If you're coming from Google Reviews, this probably sounds insane. On Google, 4.0+ ratings are everywhere, and 3.5 makes you think twice. Different planet, basically.

Why Japanese Reviewers Don't Give Five Stars

So why the huge gap? It comes down to how Japanese people approach ratings.

In Japan, there's a strong tendency to stick to the middle of any scale unless something is truly exceptional—or truly terrible. Call it modesty, call it cultural restraint, but five stars are reserved for "absolutely perfect, life-changing meal" territory. It's not given out casually.

In the US or Europe, "the food was good and the service was nice" easily earns five stars. Same number, completely different bar. From what I've seen, Japanese reviewers treat five stars like a sacred trust. You really have to earn it.

Tabelog Gives Extra Weight to Long-time Reviewers

There's another wrinkle worth knowing: Tabelog doesn't just average all the ratings equally. Reviews from users who've been posting consistently for years carry more weight than first-time reviewers.

This means a tourist who visits once and drops a five-star review doesn't move the needle much compared to a local who's been reviewing restaurants for a decade. It's actually a pretty fair system—it keeps the "rating inflation" you see elsewhere in check.

The Strange Rating Gap in Tourist Areas

Something interesting happens in places like Shibuya or Asakusa. You'll find restaurants with 4.5 on Google but only 3.2 on Tabelog. And hidden gems in residential neighborhoods might have 3.6 on Tabelog but barely any Google reviews at all.

The reason is simple: different people use different platforms. Google gets reviews from tourists worldwide, and they rate based on their home country's standards. There's data showing that as English reviews increase, overall ratings tend to go up too.

This isn't good or bad—it's just different measuring sticks. That's exactly why checking both platforms is worth your time.

How to Actually Read These Ratings

Here's my personal cheat sheet:

For Tabelog: 3.0-3.2 means "reliably good," 3.3-3.5 is "very good," above 3.5 is "excellent," and 4.0+ puts you in elite territory nationwide.

For Google Reviews in Japan: Keep in mind that tourist areas tend to have inflated ratings. Check the review count and actually read some of them. Looking at both Japanese and English reviews gives you a fuller picture.

My rule of thumb: if a place scores well on both platforms, you've found somewhere that satisfies both Japanese locals and international visitors. That's usually a safe bet.

What the Numbers Can't Tell You

Here's the thing though—ratings only go so far. They don't tell you about the atmosphere, whether you can comfortably eat alone, if it's good for a date, or if the staff speaks any English. If you can't read Japanese, even the detailed reviews aren't much help.

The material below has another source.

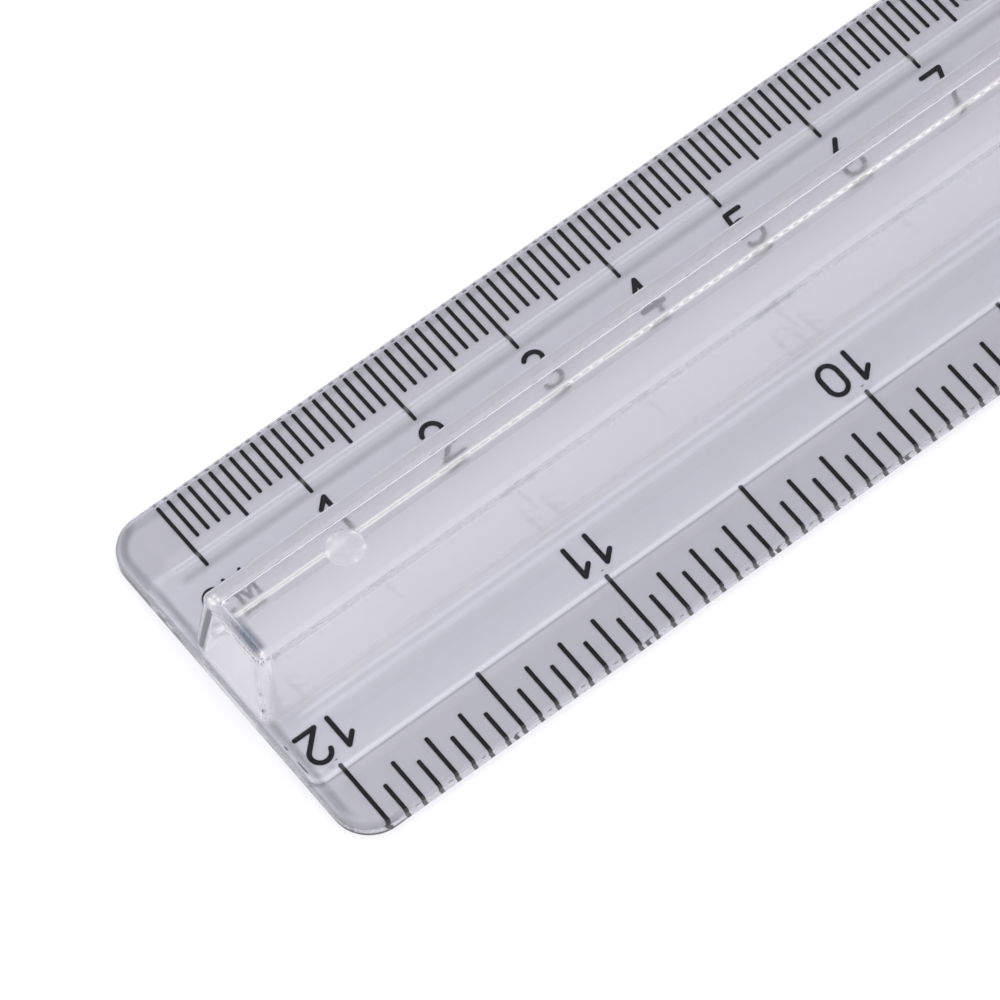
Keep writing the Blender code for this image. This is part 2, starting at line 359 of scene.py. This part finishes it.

That's actually one of the reasons we built LocalWays. Instead of just sorting by score, we wanted to help people find restaurants based on what they actually care about. The cultural gap in rating systems shouldn't keep you from finding the right place.

Note: This article provides general information about Japan's restaurant rating systems. Individual restaurant ratings may change over time.